Te lo dò io il Brasile negli anni ottanta fu un cavallo di battaglia dell’allora comico Beppe Grillo, varietà televisivo cult del giovedì sera nella rete ammiraglia della Rai. Se non fosse per l’ispirazione collegata sarebbe tutto un samba carioca, carnevale incluso, ma dietro l’angolo l’Olimpiade di Rio duemila sedici porta in dote tutto l’aquatic contest che ogni gioco olimpico trasforma nell’anteprima più seguita. Sfavillante multicolor nel water cube a Pechino, intenso nel gioco acquatico londinese, il nuoto apre i giochi e la piscina è il primo vero spazio di analisi visiva dopo la cerimonia di apertura. Come sarà la swimming arena carioca? Sarà al chiuso, già quasi pronta (98% annuncia la Prefetura), quella dei siluri della piscina e le palombelle dei pallanuotisti, l’Estadio Aquatico Olimpico, con il tocco artistico e visivo di una straordinaria interprete come Adriana Varejao. “Calecanto provoca Tsunami” ripreso dai murales della favelas è il tocco, il segno distintivo d’artista l’incisione a un‘opera che rimarrà come lascito alla città, la piscina pubblica che si ri-trasforma in spazio comune per quella cultura acquatica al limite del museale che in Brasile ha il seguito e lo spazio di uno sport nazional-popolare.

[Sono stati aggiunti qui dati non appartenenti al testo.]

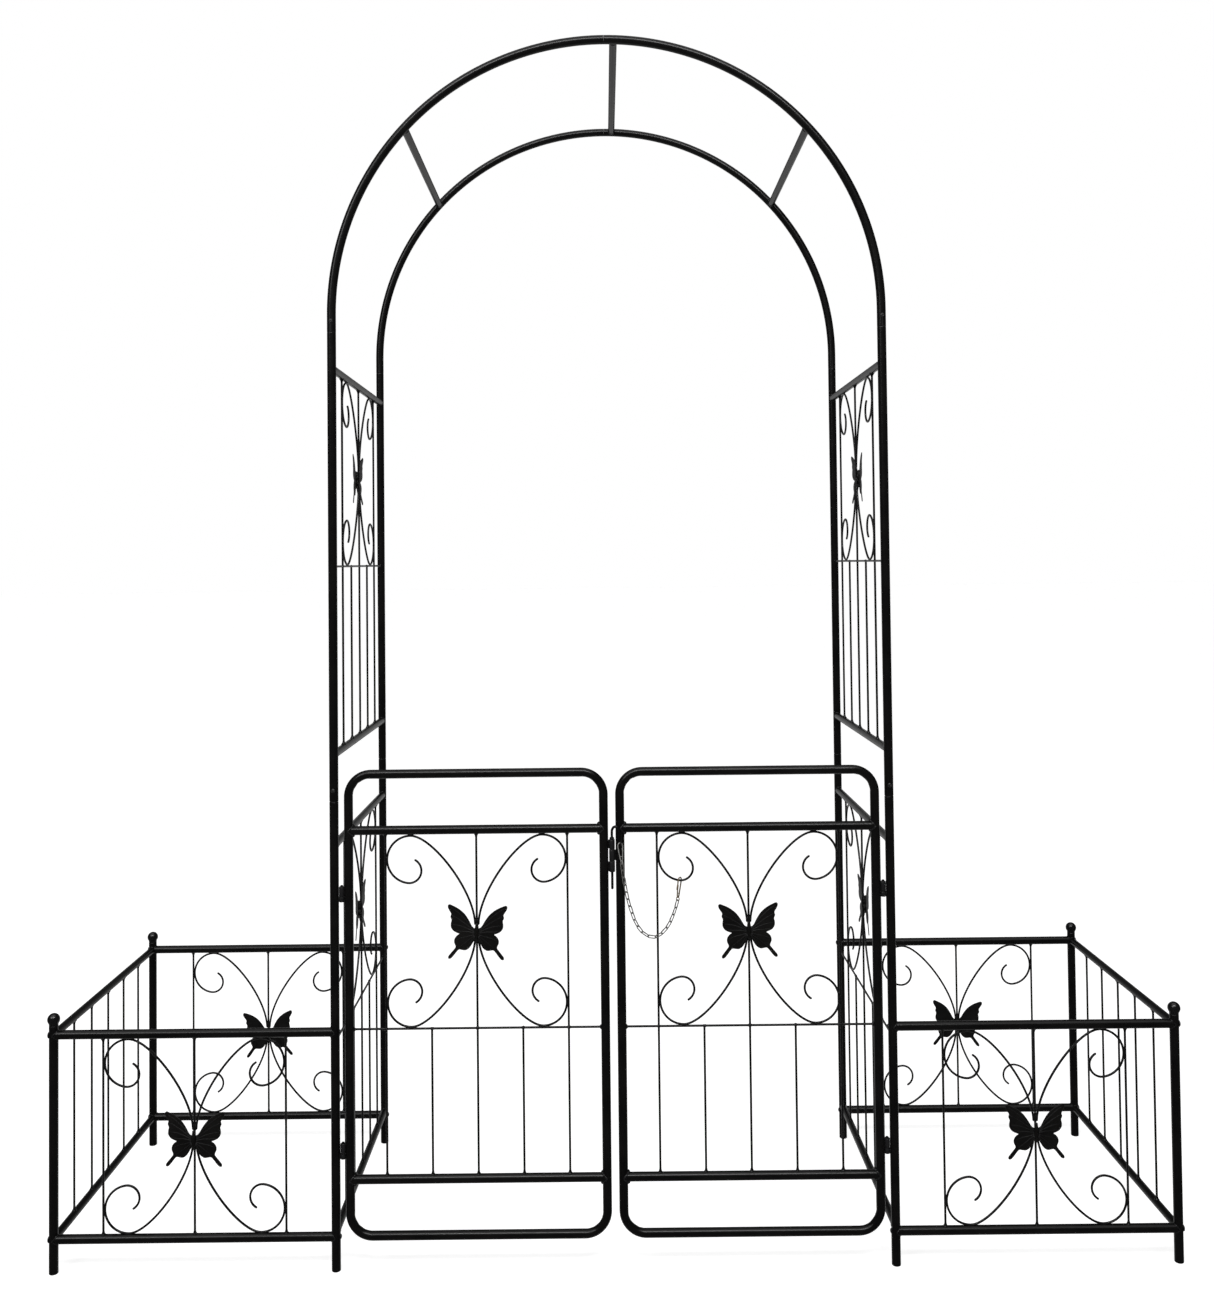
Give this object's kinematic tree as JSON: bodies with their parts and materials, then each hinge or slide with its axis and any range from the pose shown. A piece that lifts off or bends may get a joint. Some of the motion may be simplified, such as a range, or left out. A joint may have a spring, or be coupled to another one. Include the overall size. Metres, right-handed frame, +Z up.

Fotogallery a cura di André Motta
E se Zika la zanzara turba i sogni olimpici, l’agosto brasilero propone l’altra faccia della medaglia, quella della piscina (sempre serale, oibò) dedicata a tuffi e sincronizzato. Quella Maria Lenk sì veramente aperta a ogni spiffero dell’inverno supermite carioca, anche se poi a quella latitudine rischi di trovarti a venti gradi (o meno) serali come teme la nostra Tania Cagnotto. A cui converrà portarsi un bel plaid dalle sue montagne bolzanine. Perché te lo do io il Brasile, più che a una samba acquatica rischia di trasformarsi in una previsione meteo. Freddolosi astenersi.